My daughters started their hockey the same as my son, in a rural co-ed initiation program, close to home. It was fantastic for teaching the basic of hockey. However, as is developmental expected, the boys stopped passing to the girls and it would be isolating for my daughters to have to get dressed in a change room away from her teammates. It was time to make a switch so they could get the psycho-social experience to pair with the game. The complete hockey experience has made our girls fall in love with our nation’s sport.

As most rural minor hockey associations (divided by municipality) face amalgamation to keep their programs competitive or even a local league team at every age, women’s hockey is still decades behind. Even if there is good intention in small communities, there are not the numbers to independently run female hockey programs. Therefore, the Ontario Women’s Hockey Association (OWHA) is forced to have larger regional borders so that girl’s hockey can have the same inclusive, fun and competitive hockey their male counterparts enjoy.
Sadly, what has become increasingly clear as my daughters have progressed through hockey is that the support to equitably prioritize the development of ALL athletes, regardless of what gender-based association they play for, has not been a priority by all communities.
Through request I was able to obtain the Indoor Facility Allocation Policy for Centre Wellington and there were a few things that caught my attention. At the time this was written, surrounding municipalities either advised they don’t have a policy or they did not reply to my request. While the policy makes its intent clear: have a “uniform policy for residents and non-profit organizations (to) feel equally and fairly treated and ensure that equal opportunity exists regardless of gender”, there are a several aspects of the policy that perpetuate the lack of equitable opportunity for girls hockey.

To be fair, this policy is out-dated (written in 2008) and perhaps hasn’t had a chance to be evaluated by the newly-appointed diversity, equity and inclusion advisory committee yet?

These comments include:

1. “80% of residents playing are from centre wellington”. 

  • This is punishing girls hockey for the OWHA set regional boundaries and the ability to draw players from adjacent centres to keep girl hockey at a competitive level. Without the mustangs collective there would be no girls hockey,
  • This is also true for surrounding municipalities. Tax playing families are driving out of municipality to have opportunity. Contributing their share of equitable ice allocation to teams that support their resident athletes should be considered a priority.
  • due to the historical lack of equity, many local players have left to go to larger centres like Waterloo and Guelph which requires recruitment from local surrounding municipalities to maintain a competitive edge.

2.     “Accommodating new groups at the expense of the existing groups will be considered only in cases where a program is being introduced into the area for the first time and no other program of this nature is available”.
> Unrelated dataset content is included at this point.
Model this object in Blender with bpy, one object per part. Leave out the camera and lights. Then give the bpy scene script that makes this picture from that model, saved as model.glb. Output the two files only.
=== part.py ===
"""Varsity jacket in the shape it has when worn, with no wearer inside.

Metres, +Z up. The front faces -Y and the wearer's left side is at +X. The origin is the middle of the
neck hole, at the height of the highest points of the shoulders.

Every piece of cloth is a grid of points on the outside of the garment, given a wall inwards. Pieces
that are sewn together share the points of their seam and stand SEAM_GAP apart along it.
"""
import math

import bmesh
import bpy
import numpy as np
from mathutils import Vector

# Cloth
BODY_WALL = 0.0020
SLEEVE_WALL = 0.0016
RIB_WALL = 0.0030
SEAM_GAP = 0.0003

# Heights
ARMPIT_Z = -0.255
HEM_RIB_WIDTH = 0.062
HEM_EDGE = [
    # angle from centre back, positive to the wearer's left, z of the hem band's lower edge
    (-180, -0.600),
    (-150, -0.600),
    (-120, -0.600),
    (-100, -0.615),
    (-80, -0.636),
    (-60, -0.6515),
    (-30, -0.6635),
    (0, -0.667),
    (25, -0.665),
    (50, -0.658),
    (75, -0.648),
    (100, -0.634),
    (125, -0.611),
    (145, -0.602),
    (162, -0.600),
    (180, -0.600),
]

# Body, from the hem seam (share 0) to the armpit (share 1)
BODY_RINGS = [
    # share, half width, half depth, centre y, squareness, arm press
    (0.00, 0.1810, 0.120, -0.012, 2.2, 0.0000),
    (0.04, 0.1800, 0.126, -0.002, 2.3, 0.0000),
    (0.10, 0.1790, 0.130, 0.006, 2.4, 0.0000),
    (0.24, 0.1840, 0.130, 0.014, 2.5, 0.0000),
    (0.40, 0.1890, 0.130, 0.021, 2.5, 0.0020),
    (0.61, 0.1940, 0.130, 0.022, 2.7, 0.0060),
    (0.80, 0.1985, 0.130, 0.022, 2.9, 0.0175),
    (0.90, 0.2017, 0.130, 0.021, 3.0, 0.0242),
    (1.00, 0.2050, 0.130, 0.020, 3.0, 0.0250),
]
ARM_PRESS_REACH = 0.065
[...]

  • Males dominate minor hockey associations and have had decades to build their registration and it is unrealistic to think that girls hockey can compete. 
  • getting away from the messaging that female success is coming at the expense of male success is an outdated narrative. Re-framing this to a commitment to equitable opportunity for ALL athletes would be a nondiscriminatory approach.             
  • Equal ice is not just about the number of hours/week. It is also about the quality of ice. Having female players sleep deprived from 6 am practices, their families have to pull them out of school/leave work early to get to a so called 4 pm prime time ice practice or drive to excess for further ice availability is not “Equal" 
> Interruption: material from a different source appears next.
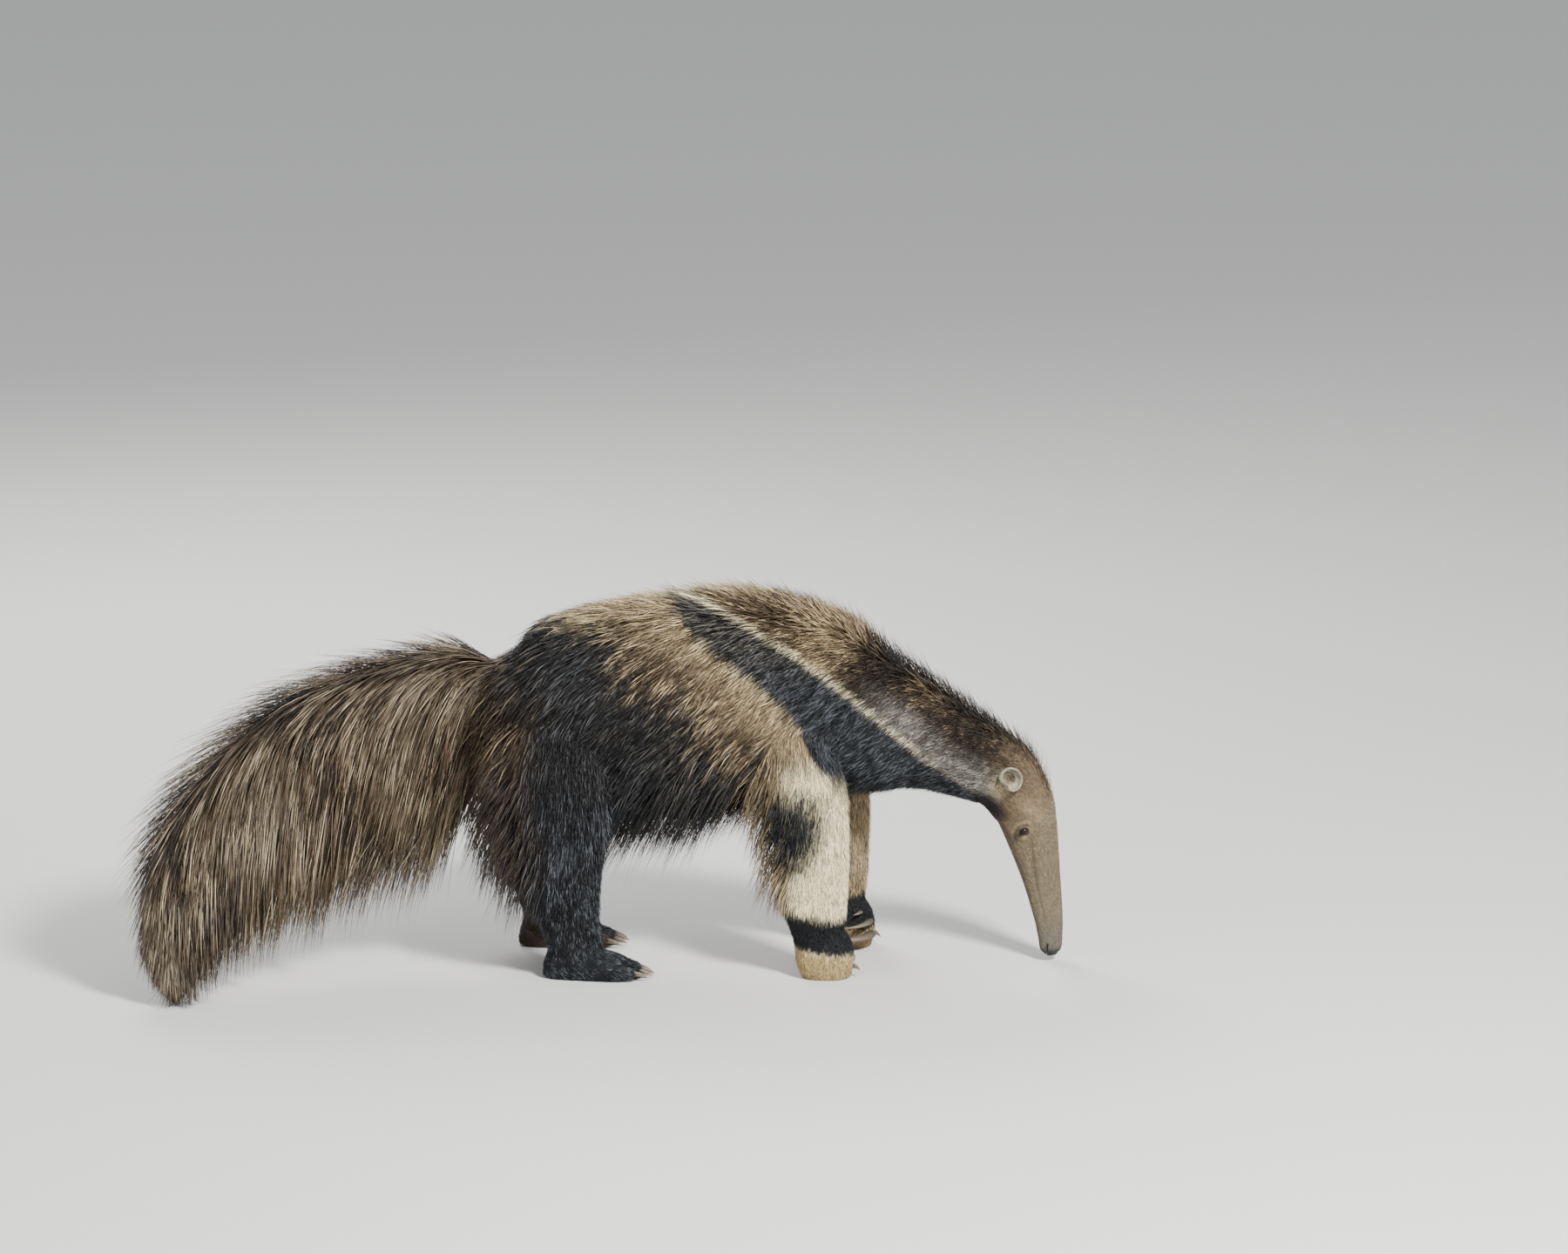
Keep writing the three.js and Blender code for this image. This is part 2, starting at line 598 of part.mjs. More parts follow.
// Claws, each cut clear of the foot that it grows from
for (const { name, side, ahead, behind, fore, foot, toes } of legs) {
  const paw = fore.solid({ grow: GAP });
  for (const one of FORE_CLAWS) {
    const body = claw(one, side, ahead).subtract(paw).subtract(ground);
    add(`foreclaw_${one.name}_${name}`, body, COLOURS.claw, ROUGHNESS.claw);
  }
  const grownFoot = foot.solid({ grow: GAP });
  toes.forEach((toe, i) => {
    const one = {
      ...HIND_CLAW,
      at: [toe.at.x + HIND_CLAW.ahead, toe.at.y * side, toe.at.z],
      aim: [1, HIND_CLAW.splay * toe.spread, 0.1],
      hook: [0, 0, -1],
    };
    const body = claw(one, side, 0).subtract(grownFoot).subtract(hindToeSolid(toe, GAP)).subtract(ground);
    add(`hindclaw_${i + 1}_${name}`, body, COLOURS.claw, ROUGHNESS.claw);
  });
}

// The origin is on the floor, under the middle of the whole animal
const bounds = new THREE.Box3().setFromObject(model);
const middle = bounds.getCenter(new THREE.Vector3());
model.position.set(-middle.x, -middle.y, -bounds.min.z);

export default model;
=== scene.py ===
# %% [markdown]
# # A giant anteater, walking with its nose at the ground
#
# The animal is 1.5 m long and has three kinds of hair: a coarse coat of 3 to 5 cm on the body,
# with a fringe of up to 16 cm along the belly, very short fur on the face and feet, and a curtain
# of hair up to 24 cm long that hangs from the tail. Underneath is one skin. The file makes the
# skin first, then works out which way the hair lies and what colour it has at each place, and last
# plants solid tufts on it.

# %% Load the packed model as the frame
import math

import bpy
import numpy as np
from mathutils import Matrix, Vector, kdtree


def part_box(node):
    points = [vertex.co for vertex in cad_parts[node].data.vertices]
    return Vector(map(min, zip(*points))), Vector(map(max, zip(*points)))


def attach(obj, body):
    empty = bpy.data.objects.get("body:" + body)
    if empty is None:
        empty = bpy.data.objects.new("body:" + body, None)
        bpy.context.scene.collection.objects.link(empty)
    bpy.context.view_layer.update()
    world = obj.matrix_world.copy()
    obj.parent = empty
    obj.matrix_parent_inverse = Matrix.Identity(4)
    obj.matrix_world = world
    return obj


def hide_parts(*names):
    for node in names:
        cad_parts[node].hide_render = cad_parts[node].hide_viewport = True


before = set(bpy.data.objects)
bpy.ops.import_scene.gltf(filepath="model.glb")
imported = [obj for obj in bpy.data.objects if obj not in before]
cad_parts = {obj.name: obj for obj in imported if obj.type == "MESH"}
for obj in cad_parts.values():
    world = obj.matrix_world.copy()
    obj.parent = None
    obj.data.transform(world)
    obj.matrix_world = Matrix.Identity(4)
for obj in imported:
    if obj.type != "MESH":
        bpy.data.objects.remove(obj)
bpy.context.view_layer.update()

# %% [markdown]
# ## The forms under the coat
#
# The body, the tail, the legs and the hind feet are lofts: ovals of named sizes, strung along a
# smooth line. The solids were made from the same ovals, so the skin fits them. Each row gives the
# middle of an oval in millimetres, half its height, half its width and how deep the coat is
# there. The last number, where there is one, is 2 for an ellipse and more for a fuller shape.
# The forms could be sculpted by hand too, but named sizes are easier to set right one by one.

# %% The sections of body, tail and legs
MM = 0.001
TRUNK = {
    "rumpEnd": [(-210, 0, 430), 40, 36, 12, 2.1],
    "rump": [(-176, 0, 422), 96, 82, 16, 2.1],
    "hips": [(-100, 0, 414), 150, 120, 18, 2.2],
    "loin": [(0, 0, 430), 172, 134, 17, 2.3],
    "ribs": [(125, 0, 444), 175, 140, 16, 2.3],
    "chest": [(230, 0, 448), 172, 135, 15, 2.3],
    "shoulders": [(338, 0, 428), 164, 118, 14, 2.2],
    "neckBase": [(430, 0, 399), 131, 98, 12, 2.1],
    "neck": [(522, 0, 373), 94, 79, 10, 2.1],
    "nape": [(606, 0, 336), 71, 64, 6, 2.1],
    "ears": [(652, 0, 310), 63, 58, 3.6, 2.1],
    "brow": [(682, 0, 266), 54, 51, 2.7, 2.1],
    "eyes": [(695, 0, 228), 47, 45, 2.1, 2.2],
    "snoutRoot": [(714, 0, 145), 33, 31, 1.4, 2.2],
    "snout": [(726, 0, 80), 25, 24, 1, 2.2],
    "muzzle": [(730, 0, 44), 20.5, 20, 0.6, 2.3],
    "lips": [(731, 0, 22), 17.5, 18, 0.2, 2.3],
    "noseEnd": [(731.5, 0, 13), 10.5, 11.5, 0.2, 2.3],
}
TAIL = {
    "root": [(-140, 0, 424), 88, 58, 12],
    "base": [(-225, -4, 409), 110, 45, 8],
    "upper": [(-325, -20, 391), 114, 41, 8],
    "middle": [(-420, -52, 367), 111, 39, 8],
    "lower": [(-506, -96, 328), 104, 37, 8],
    "end": [(-583, -146, 274), 90, 34, 8],
    "bend": [(-642, -194, 207), 72, 30, 8],
    "tuft": [(-676, -240, 130), 49, 25, 8],
    "tip": [(-684, -280, 62), 25, 16, 6],
}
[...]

3.     “Organizations that experience an increase in registration will not be allotted additional facility time at the expense of other organizations that maintain a similar registration level from previous years”.

  • It should simply be based on the up to date number of athletes per association. Gender should have nothing to do with ice allocations.
  • Even based on registration number by July 1 or Aug 1.
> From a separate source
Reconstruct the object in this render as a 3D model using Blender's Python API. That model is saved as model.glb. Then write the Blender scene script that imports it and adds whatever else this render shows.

4.     “Allocation will be based upon registration data from the previous season”

  • Women’s hockey is a rapidly growing sport. Having a set policy based on previous season data continue to delay the advancement and development of women’s hockey. Data and adjustments often lag behind more than one season.
  • With the positive impact on young female athletes, girls hockey has rapidly drawn a lot of players from previous boys or co ed associations therefore lowering their registration numbers. 

Councillor Bronwynne Wilton recently shared a Parks and Recreation Ontario linkedin article quoting, “Parks and recreation is not a NOT soft services – they are critical infrastructure”. Having our local elected municipal leaders take active interest, ask questions and develop policy that make girls hockey equally and equitably accessible in all local communities needs to be a priority. In fact, our girls and future healthy active women in our community depend on it.
I would like to acknowledge that for the purpose of this submission, I often refer to men and women or boys and girls for the purpose of displaying gender based inequity. However, I recognize that not all athletes identify in this capacity and in the large scheme my opinion is equity for athletes.